Here are four ways to start on the path to a modern XM program for patient experience:
- Map the patient journey. It is important to start with a clear picture of the current state. Create an inventory of where you are listening across the continuum of care. Once you have mapped the full patient journey, you will easily spot gaps in your listening strategy. Healthcare has traditionally been confined to regulatory surveys that happen after an episode of care. This leaves a lot of gray space before, in between, and after care where we don’t have enough data to make informed strategic decisions.
- Expand how you listen. Once you have identified gaps in your listening strategy, you can begin to expand how and where you listen. Patients are engaging with your organization across multiple channels, and it is critical to ensure you build the right mix of solicited and unsolicited listening posts across all channels. For instance, your patients are interacting digitally with your organization now more than ever. They are appointing, checking in, paying bills and even receiving care online. Organizations need to increase how they are listening during these digital touchpoints in order not to lose critical insight into the full experience.

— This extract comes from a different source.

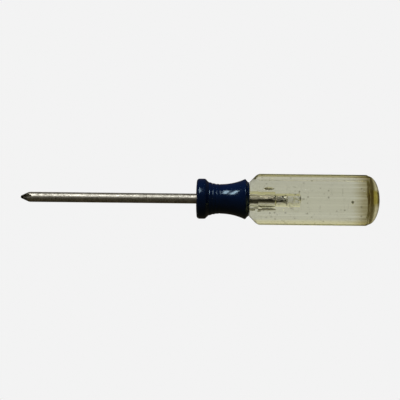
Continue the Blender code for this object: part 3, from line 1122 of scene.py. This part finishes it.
# %% Lights
def soft_box(name, azimuth, elevation, width, height, power):
    """An area light 1 m away that faces the tool. Azimuth is in degrees from +Y towards -X."""
    light = bpy.data.lights.new(name, "AREA")
    light.shape = "RECTANGLE"
    light.size = width
    light.size_y = height
    light.energy = power
    lamp = bpy.data.objects.new(name, light)
    bpy.context.scene.collection.objects.link(lamp)
    turn, rise = math.radians(azimuth), math.radians(elevation)
    level = math.cos(rise)
    towards = Vector((-math.sin(turn) * level, math.cos(turn) * level, math.sin(rise)))
    lamp.location = towards
    lamp.rotation_euler = towards.to_track_quat("Z", "Y").to_euler()
    print(name, "at", [round(v, 2) for v in lamp.location])
    return lamp


soft_box("pane_right", azimuth=10, elevation=40, width=0.14, height=0.46, power=2.6)
soft_box("pane_left", azimuth=30, elevation=42, width=0.14, height=0.46, power=2.6)
low_sky = soft_box("low_sky", azimuth=10, elevation=6, width=1.2, height=0.25, power=13.0)
low_sky.data.color = (0.55, 0.80, 1.0)
low_sky.visible_glossy = False
low_sky.visible_transmission = False

# %% [markdown]
# ## The room
#
# The room is a world that answers each kind of ray in its own way. The camera sees the table's pale
# tone go on for ever. Reflections see a dark room, so that metal and dark plastic keep their depth.
# Light that comes through the clear handle sees a pale room below it. The domed butt bends such light
# towards the tip's side, and there the room is dark and amber with a paler window in the middle, which
# gives the dome its dark rim and the round amber spot. Real cards and lamps under a real glass table
# would do the same, but they would be in the way of the other views.

# %% The room below
PALE = (0.62, 0.63, 0.61)
MIDDLE_STOPS = [
    (0.0, PALE),
    (0.03, (0.18, 0.15, 0.07)),
    (0.12, (0.13, 0.10, 0.035)),
    (0.25, (0.12, 0.09, 0.025)),
    (0.33, (0.44, 0.40, 0.12)),
    (0.60, (0.58, 0.53, 0.16)),
    (0.68, (0.17, 0.145, 0.06)),
    (1.0, (0.15, 0.13, 0.07)),
]
FLANK_STOPS = [
    (0.0, PALE),
    (0.03, (0.24, 0.21, 0.12)),
    (0.16, (0.17, 0.15, 0.08)),
    (0.27, (0.17, 0.155, 0.09)),
    (0.38, (0.42, 0.41, 0.30)),
    (0.50, (0.95, 0.95, 0.90)),
    (1.0, (0.60, 0.60, 0.56)),
]
SIDE_GLOW = (1.28, 1.24, 1.16)

world = bpy.data.worlds.new("room")
bpy.context.scene.world = world
world.use_nodes = True
tree = world.node_tree
axes = node(tree, "ShaderNodeSeparateXYZ")
direction = node(tree, "ShaderNodeTexCoord")
tree.links.new(direction.outputs["Generated"], axes.inputs["Vector"])
east, north, height = axes.outputs["X"], axes.outputs["Y"], axes.outputs["Z"]

to_tip = math_node(tree, "MULTIPLY", east, -1.0)
aside = math_node(tree, "ABSOLUTE", north)
middle = ramp(tree, to_tip, MIDDLE_STOPS)
flank = ramp(tree, to_tip, FLANK_STOPS)
below = mix(tree, map_range(tree, aside, 0.13, 0.22), middle, flank)
# All of this counts for steep rays. Flatter ones find the pale room.
steep = map_range(tree, height, -0.35, -0.50)
below = mix(tree, steep, PALE, below)
glow = math_node(tree, "MULTIPLY", map_range(tree, aside, 0.60, 0.74), steep)
below = multiply(tree, below, SIDE_GLOW, glow)
print("stops below:", len(MIDDLE_STOPS), "and", len(FLANK_STOPS))

# %% The room above, and who sees what
ABOVE_STOPS = [(0.46, (0.02, 0.02, 0.015)), (0.52, (0.30, 0.30, 0.27)), (0.62, (1.15, 1.16, 1.10))]
ROOM_TONE = (0.058, 0.050, 0.032, 1)

# Dark on one side, the windows' pale wall on the other.
above = ramp(tree, map_range(tree, north, -1.0, 1.0), ABOVE_STOPS)
around = mix(tree, map_range(tree, height, -0.08, 0.06), below, above)
room = tree.nodes["Background"]
room.inputs["Color"].default_value = ROOM_TONE
through = node(tree, "ShaderNodeBackground")
tree.links.new(around, through.inputs["Color"])
backdrop = node(tree, "ShaderNodeBackground")
backdrop.inputs["Color"].default_value = (TABLE_TONE, TABLE_TONE, TABLE_TONE, 1)
ray = node(tree, "ShaderNodeLightPath")
seen = room.outputs["Background"]
for kind, background in (("Is Transmission Ray", through), ("Is Camera Ray", backdrop)):
    choice = node(tree, "ShaderNodeMixShader")
    tree.links.new(ray.outputs[kind], choice.inputs["Fac"])
    tree.links.new(seen, choice.inputs[1])
    tree.links.new(background.outputs["Background"], choice.inputs[2])
    seen = choice.outputs["Shader"]
tree.links.new(seen, tree.nodes["World Output"].inputs["Surface"])
print(world.name, "nodes:", len(tree.nodes))

# %% [markdown]
# ## Camera
#
# The camera looks almost straight down from 1.2 m, leaning and rolled by a little, which shows the
# sides of the handle by different amounts. A wide lens close by would make the near parts too large.

# %% Camera
CAMERA_DISTANCE = 1.2
CAMERA_LEAN = math.radians(3.25)
CAMERA_ROLL = math.radians(0.62)
AIM = Vector((-0.1 * MM, -0.77 * MM, AXIS_Z))
VIEW_WIDTH = 0.2320
SENSOR = 36.0
camera_data = bpy.data.cameras.new("camera")
camera = bpy.data.objects.new("camera", camera_data)
bpy.context.scene.collection.objects.link(camera)
camera_data.sensor_width = SENSOR
camera_data.lens = SENSOR * CAMERA_DISTANCE / VIEW_WIDTH
camera_data.clip_start = 0.01
camera.rotation_euler = (CAMERA_LEAN, 0, CAMERA_ROLL)
back = camera.rotation_euler.to_matrix() @ Vector((0, 0, 1))
camera.location = AIM + back * CAMERA_DISTANCE
bpy.context.scene.camera = camera
bpy.context.scene.view_settings.view_transform = "Standard"

# Light bounces many times between the walls of a clear handle before it gets out.
bpy.context.scene.cycles.max_bounces = 32
bpy.context.scene.cycles.glossy_bounces = 24
bpy.context.scene.cycles.transmission_bounces = 24
print("camera at", [round(v, 3) for v in camera.location])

- Deliver timely insights. Rather than periodically sharing HCAHPS scores, now is a great time to begin transforming how your organization distributes actionable intelligence driven by the voice of your patients. Think about combining wait time data and patient feedback to identify specific times of day and medical conditions that are causing severe patient distress. Now imagine if you could deliver this insight to a provider at the end of the day about their visits from that day… versus waiting weeks (or months) for generic reports.
- Focus on improvement. Stop talking about data and start closing the experience gaps. Healthcare service recovery has traditionally only been at the bedside; as providers struggle to follow up or even know when things are off track in other settings of care. Once you have expanded your listening strategy, use technology to facilitate immediate recovery through automated workflows. For example, if a discharged hospital patient responds to a simple text survey stating she does not understand her medication instructions, the team can be empowered to respond quickly with an alert including all of the necessary follow-up details -- ensuring this patient has a safe transition home.